This morning I slept in a bit. My dogs woke me in the mid-morning, i.e., around 6:45 a.m. I attended the 11 a.m. service, where a guest minister's sermon advised us that our church may be helping to "plant" a church a bit closer to our home.
This afternoon I went to the Dallas Symphony Orchestra. I purchased the least expensive tickets, which put me in a choir seat just behind the orchestra. This proved to be a quite good choice, as I found myself within a few yards of the percussionists and able to look the conductor in the eye.
I attended the prelude before the concert, in which a knowledgable music Ph.D. explained the three pieces. I was pleased that Poul Ruders, the Danish composer, discussed the piece he had written to be premiered at the DSO this weekend. He described how it did not have a narrative, but only the narrative that one has in one's mind while listening to it--perhaps colors, perhaps something else.
The first piece the orchestra played was Mozart's Symphony No. 35 in D Major, the Haffner symphony. This was eighteen minutes of light, pleasant but not bland melody, rather like an aperitif.
The second piece was the main course--Poul Ruders' Symphony No. 4 (an Organ Symphony). This piece was a fascinating entree'. The first movement, the Prelude, came upon the listener with a quiet interplay of strings and organ, as if the piece wished to come upon the listeners unawares. Mr. Ruders had suggested that his mental image was the organ and the orchestra first waking up, but I felt like I was at a bird blind at dawn rather than at an awakening in the suburbs. The second movement, the "cortege', featured strong melodic passages, including ominous dissonance. I liked its force, and also the Haydn organ homage tucked away in it. The third passage, the Etude, mixed darkness and light, and featured an elusiveness I liked. The fourth passage, the Chaconne, began with brimming classical and romantic nods, before slipping the paddock and wandering among the tallgrass. I rather liked this 4th Symphony. Mary Preston, the organist, did a great job with the many technically demanding sections in this very varied work. The organ at the Meyerson is a fine pipe organ, with an expressive sound.
After this fascinating piece, the audience gave good but not impressive applause. The composer came out, bowed, was handed a cowboy hat, put it on, took it off, bowed, and then exited. I heard a number of my fellow patrons express words of doubt about the piece. One member of the orchestra even cast an aspersion about the piece to a music student of his acquaintance nearby, showing the student a particularly difficult bit of the score. This was not this player's shining moment in human tact and common courtesy.
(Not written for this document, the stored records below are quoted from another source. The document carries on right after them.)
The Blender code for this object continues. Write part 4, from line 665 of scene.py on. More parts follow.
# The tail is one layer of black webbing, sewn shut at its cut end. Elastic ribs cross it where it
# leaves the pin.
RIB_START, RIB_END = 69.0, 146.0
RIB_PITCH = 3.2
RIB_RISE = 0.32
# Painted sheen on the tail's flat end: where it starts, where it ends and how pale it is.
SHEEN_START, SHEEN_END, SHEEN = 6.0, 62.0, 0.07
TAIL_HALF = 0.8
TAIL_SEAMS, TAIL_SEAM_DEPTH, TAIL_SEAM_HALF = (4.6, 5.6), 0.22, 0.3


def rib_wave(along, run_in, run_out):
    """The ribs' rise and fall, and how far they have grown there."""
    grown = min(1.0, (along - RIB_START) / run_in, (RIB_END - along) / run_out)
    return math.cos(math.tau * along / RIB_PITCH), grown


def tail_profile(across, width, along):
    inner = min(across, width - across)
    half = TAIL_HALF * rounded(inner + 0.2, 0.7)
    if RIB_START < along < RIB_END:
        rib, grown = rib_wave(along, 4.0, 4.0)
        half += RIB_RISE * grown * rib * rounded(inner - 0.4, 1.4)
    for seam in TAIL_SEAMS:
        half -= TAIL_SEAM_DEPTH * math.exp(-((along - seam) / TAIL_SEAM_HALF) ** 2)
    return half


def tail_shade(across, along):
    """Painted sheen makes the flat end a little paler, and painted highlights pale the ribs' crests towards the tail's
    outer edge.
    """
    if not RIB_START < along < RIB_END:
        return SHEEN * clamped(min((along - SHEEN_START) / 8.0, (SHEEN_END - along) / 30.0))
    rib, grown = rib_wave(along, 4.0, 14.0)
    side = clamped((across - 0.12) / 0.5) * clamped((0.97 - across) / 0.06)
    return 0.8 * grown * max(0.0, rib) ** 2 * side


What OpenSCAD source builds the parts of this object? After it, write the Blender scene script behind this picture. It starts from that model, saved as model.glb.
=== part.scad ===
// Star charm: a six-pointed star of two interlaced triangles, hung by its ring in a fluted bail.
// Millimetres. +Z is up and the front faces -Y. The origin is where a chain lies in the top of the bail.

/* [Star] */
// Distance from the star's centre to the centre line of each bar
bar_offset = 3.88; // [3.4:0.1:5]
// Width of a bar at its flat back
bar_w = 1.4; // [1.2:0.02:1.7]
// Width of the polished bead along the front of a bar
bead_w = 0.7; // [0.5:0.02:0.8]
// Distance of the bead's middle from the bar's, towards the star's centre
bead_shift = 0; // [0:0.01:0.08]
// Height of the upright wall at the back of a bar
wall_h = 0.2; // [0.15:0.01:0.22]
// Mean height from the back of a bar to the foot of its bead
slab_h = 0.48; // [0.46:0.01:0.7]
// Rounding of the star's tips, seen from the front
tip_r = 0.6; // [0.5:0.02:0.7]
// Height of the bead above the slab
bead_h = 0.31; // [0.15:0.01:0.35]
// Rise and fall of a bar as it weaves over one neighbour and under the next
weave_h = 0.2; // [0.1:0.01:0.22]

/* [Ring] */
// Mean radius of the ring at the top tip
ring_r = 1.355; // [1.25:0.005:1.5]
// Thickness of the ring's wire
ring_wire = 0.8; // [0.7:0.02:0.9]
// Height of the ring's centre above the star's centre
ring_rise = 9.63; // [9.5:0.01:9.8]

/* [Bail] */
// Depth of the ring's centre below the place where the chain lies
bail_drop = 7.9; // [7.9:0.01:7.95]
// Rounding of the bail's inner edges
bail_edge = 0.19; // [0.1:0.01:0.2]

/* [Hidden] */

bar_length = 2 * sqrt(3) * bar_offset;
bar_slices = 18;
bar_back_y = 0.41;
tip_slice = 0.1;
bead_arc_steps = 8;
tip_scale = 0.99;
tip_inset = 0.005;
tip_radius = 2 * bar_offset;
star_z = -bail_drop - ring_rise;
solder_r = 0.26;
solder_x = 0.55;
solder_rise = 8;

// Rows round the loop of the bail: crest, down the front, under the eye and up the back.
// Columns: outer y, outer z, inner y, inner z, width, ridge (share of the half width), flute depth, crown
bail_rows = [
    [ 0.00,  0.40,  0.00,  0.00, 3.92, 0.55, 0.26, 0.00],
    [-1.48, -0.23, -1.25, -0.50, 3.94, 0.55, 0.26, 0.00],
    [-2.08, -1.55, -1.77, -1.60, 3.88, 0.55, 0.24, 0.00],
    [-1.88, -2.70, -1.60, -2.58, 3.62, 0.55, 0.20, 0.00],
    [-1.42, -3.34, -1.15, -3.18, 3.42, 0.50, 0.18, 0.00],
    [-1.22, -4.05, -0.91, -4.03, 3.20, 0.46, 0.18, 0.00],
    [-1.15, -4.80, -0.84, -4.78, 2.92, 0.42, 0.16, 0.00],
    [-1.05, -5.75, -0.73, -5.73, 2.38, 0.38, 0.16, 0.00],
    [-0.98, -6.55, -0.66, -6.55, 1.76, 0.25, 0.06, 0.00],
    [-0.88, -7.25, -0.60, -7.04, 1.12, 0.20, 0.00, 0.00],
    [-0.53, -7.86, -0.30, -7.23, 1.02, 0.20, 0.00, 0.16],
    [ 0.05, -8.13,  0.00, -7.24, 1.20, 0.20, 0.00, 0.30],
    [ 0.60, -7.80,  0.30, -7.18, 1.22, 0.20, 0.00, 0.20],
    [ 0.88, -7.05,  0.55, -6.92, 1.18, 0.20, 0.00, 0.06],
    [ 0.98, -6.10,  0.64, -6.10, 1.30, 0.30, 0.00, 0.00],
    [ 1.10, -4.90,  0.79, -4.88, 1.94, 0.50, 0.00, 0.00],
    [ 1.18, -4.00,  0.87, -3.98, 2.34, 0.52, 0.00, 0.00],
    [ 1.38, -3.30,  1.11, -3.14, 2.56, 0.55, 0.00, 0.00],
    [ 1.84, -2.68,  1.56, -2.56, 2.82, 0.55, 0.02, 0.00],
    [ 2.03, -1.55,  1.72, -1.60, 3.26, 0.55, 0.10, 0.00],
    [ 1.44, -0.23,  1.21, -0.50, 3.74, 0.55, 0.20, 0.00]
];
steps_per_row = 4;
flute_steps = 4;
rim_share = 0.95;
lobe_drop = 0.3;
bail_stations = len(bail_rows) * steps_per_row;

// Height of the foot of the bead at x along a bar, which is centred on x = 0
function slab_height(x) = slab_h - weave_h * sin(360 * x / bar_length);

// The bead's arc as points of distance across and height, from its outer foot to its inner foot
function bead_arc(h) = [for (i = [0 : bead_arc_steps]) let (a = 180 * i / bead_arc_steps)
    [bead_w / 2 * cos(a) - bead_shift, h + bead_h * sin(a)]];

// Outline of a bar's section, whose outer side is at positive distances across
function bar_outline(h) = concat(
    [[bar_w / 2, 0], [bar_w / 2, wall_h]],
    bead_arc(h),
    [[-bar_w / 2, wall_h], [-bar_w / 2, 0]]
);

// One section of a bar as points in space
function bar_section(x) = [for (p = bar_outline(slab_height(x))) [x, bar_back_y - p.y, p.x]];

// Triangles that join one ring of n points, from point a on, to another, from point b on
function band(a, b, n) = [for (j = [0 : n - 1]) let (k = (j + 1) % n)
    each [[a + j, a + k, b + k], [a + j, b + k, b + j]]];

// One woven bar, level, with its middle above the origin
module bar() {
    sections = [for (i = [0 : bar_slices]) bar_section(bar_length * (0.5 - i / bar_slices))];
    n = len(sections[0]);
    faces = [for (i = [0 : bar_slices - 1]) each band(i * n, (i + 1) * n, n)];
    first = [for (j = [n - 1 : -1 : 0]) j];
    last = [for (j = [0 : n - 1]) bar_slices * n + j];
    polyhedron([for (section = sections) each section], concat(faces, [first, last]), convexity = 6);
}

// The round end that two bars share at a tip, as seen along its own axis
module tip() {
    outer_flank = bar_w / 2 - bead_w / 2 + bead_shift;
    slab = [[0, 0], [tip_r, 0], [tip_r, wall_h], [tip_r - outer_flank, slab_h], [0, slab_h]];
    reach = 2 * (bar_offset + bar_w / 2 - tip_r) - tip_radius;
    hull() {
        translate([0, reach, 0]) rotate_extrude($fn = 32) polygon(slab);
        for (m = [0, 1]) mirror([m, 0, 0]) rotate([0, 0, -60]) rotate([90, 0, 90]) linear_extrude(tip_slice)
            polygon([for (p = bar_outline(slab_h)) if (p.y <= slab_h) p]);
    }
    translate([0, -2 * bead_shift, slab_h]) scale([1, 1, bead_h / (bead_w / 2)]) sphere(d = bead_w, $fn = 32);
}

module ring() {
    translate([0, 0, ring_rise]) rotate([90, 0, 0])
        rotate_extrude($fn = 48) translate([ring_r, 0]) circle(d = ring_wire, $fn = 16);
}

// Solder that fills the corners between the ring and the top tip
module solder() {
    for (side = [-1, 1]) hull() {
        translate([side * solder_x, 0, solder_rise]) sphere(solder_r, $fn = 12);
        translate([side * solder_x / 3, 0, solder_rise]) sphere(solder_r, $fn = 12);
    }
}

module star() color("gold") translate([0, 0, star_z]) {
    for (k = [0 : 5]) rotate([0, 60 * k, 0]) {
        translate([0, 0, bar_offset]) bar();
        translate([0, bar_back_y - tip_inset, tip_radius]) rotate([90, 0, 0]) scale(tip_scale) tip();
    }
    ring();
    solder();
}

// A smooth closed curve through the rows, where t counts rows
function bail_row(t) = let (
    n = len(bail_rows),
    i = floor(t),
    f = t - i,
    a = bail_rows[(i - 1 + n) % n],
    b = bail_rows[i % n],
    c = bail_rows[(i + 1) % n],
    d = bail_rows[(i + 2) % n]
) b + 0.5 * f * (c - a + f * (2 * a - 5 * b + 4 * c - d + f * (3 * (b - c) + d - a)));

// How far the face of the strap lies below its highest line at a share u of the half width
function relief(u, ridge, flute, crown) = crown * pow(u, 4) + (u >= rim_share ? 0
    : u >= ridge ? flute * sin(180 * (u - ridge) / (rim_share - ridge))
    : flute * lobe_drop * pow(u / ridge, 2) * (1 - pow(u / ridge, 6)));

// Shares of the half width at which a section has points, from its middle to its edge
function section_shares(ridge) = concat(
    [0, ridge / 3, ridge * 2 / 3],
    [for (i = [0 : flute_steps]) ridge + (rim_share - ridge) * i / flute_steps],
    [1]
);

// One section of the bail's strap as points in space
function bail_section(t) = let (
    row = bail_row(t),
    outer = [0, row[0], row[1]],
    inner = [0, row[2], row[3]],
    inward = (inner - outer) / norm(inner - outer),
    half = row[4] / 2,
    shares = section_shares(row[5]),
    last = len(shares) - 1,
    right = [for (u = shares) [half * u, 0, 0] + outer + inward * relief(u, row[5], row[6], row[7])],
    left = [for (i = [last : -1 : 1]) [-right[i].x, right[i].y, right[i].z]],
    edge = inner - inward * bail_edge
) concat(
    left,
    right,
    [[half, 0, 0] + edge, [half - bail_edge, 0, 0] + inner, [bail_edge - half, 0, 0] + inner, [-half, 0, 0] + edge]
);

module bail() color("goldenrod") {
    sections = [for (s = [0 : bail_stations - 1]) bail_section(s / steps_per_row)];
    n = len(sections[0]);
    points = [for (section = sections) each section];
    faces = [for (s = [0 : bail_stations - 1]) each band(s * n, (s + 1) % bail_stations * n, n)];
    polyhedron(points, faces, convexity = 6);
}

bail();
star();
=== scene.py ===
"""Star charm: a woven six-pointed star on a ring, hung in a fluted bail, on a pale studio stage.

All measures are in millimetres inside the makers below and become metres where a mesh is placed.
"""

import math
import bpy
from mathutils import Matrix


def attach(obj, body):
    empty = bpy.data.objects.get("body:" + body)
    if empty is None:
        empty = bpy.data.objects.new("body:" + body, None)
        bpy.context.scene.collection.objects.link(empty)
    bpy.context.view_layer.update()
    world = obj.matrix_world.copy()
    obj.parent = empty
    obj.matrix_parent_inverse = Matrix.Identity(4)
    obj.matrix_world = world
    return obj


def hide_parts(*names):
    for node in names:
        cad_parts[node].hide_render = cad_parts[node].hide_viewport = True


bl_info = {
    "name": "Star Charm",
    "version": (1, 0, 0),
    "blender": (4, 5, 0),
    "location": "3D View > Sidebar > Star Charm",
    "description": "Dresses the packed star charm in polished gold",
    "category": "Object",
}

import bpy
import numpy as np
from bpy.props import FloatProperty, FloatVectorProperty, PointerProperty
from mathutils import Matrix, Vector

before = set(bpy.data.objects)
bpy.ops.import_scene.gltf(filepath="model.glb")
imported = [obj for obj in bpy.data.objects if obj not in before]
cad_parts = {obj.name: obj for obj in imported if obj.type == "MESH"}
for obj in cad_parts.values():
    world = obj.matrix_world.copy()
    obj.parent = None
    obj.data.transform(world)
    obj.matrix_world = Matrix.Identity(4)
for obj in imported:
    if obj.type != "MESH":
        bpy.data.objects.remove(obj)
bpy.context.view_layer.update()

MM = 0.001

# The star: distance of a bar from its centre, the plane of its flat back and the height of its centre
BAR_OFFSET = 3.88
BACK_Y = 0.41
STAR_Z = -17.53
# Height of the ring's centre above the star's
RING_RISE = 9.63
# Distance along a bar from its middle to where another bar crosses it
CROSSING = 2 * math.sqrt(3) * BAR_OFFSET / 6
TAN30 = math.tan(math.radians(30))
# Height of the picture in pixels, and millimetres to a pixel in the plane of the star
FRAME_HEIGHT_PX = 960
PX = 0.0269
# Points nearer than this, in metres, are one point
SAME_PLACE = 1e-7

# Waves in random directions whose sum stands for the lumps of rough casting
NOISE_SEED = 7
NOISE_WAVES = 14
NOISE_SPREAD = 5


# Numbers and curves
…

Had this piece debuted on Stillstream, the ambient netaudio radio station, it would have met with an appreciative audience, despite its being contemporary classical rather than ambient. People at that station would have "gotten" this piece's intentional shifts of theme and intensity, and its sense of whimsy. During the pregame, the composer told us that his mission statement is to entertain, amuse, and disturb, but not necessarily in that order. I like the people who support classical music, but sometimes I wish more of them were listeners rather than archivists. I like to see classical music as a living thing, and not casket memories.
The orchestra's third piece was "Also Sprach Zarathustra", the Strauss piece familiar to almost everyone because its opening passage is the theme from "2001: A Space Odyssey". I'll tell you something--sitting in the cheap seats is a blessing when it lands you five paces from the timpani during the opening passages of this piece. The Strauss piece has all the bells and whistles of a romantic tone poem. I found it a delightful little dessert--rather like a huge Boston Creme pie, with extra creme.
When I emerged from the concert hall, another cold front had moved in. I had a great time at the concert--a world premiere by a noted composer is not an everyday event. I wish I had gotten someone to take a picture of me with him just after the lecture, but I saw no real context to impose myself upon either composer or fellow spectator in that way.
I drove to Allen, got a frozen yogurt at Yogurtville (I had skipped lunch), saw my wife embarking on a walk to the park (she had spent the afternoon with a woman from her stock club, researching), and then settled in to enjoy the waning of the weekend.